— START OF Information shown —
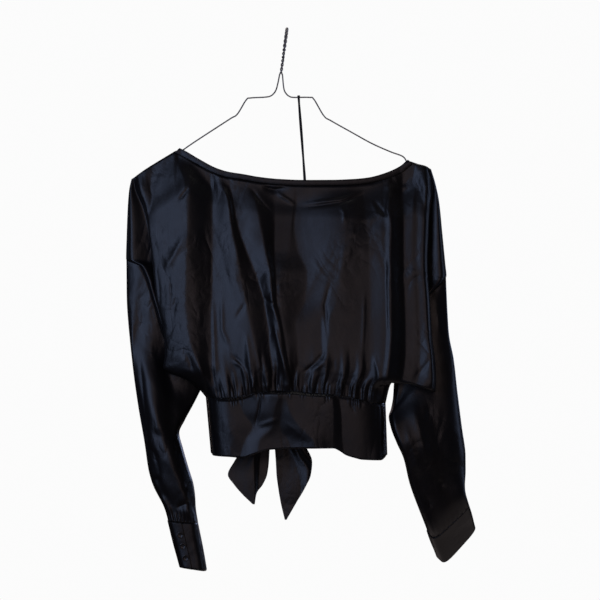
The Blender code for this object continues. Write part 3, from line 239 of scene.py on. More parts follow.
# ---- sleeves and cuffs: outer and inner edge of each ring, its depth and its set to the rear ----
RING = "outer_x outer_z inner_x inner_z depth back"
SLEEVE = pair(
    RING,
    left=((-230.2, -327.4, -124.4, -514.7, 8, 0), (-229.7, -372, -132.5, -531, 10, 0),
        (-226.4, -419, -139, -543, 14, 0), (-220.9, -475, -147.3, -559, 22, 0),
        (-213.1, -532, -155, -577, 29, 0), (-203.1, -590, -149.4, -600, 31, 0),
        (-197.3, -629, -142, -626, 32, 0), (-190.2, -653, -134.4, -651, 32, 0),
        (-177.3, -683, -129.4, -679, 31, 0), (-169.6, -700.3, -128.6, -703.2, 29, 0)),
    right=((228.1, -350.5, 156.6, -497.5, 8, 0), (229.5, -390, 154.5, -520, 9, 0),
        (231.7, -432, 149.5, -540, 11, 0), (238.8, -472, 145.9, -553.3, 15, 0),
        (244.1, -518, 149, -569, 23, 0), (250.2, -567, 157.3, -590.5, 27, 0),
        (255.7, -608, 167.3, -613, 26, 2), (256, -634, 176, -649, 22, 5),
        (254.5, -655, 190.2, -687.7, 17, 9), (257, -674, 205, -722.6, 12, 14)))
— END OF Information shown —
Print the listing above in full, exactly as it is.

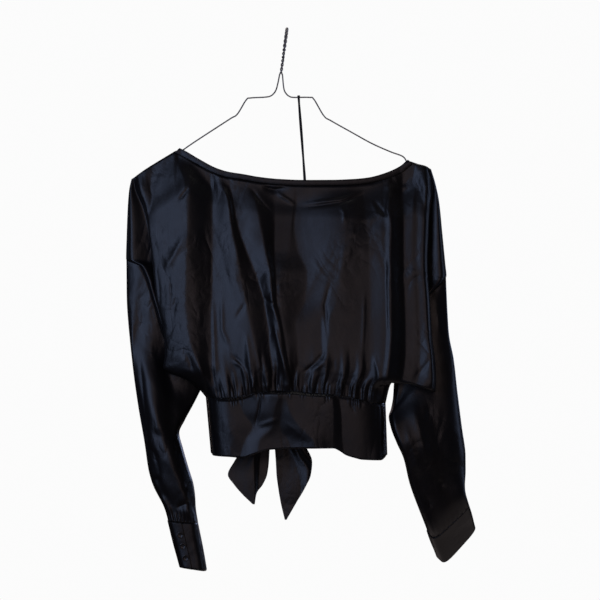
The Blender code for this object continues. Write part 3, from line 239 of scene.py on. More parts follow.
# ---- sleeves and cuffs: outer and inner edge of each ring, its depth and its set to the rear ----
RING = "outer_x outer_z inner_x inner_z depth back"
SLEEVE = pair(
    RING,
    left=((-230.2, -327.4, -124.4, -514.7, 8, 0), (-229.7, -372, -132.5, -531, 10, 0),
        (-226.4, -419, -139, -543, 14, 0), (-220.9, -475, -147.3, -559, 22, 0),
        (-213.1, -532, -155, -577, 29, 0), (-203.1, -590, -149.4, -600, 31, 0),
        (-197.3, -629, -142, -626, 32, 0), (-190.2, -653, -134.4, -651, 32, 0),
        (-177.3, -683, -129.4, -679, 31, 0), (-169.6, -700.3, -128.6, -703.2, 29, 0)),
    right=((228.1, -350.5, 156.6, -497.5, 8, 0), (229.5, -390, 154.5, -520, 9, 0),
        (231.7, -432, 149.5, -540, 11, 0), (238.8, -472, 145.9, -553.3, 15, 0),
        (244.1, -518, 149, -569, 23, 0), (250.2, -567, 157.3, -590.5, 27, 0),
        (255.7, -608, 167.3, -613, 26, 2), (256, -634, 176, -649, 22, 5),
        (254.5, -655, 190.2, -687.7, 17, 9), (257, -674, 205, -722.6, 12, 14)))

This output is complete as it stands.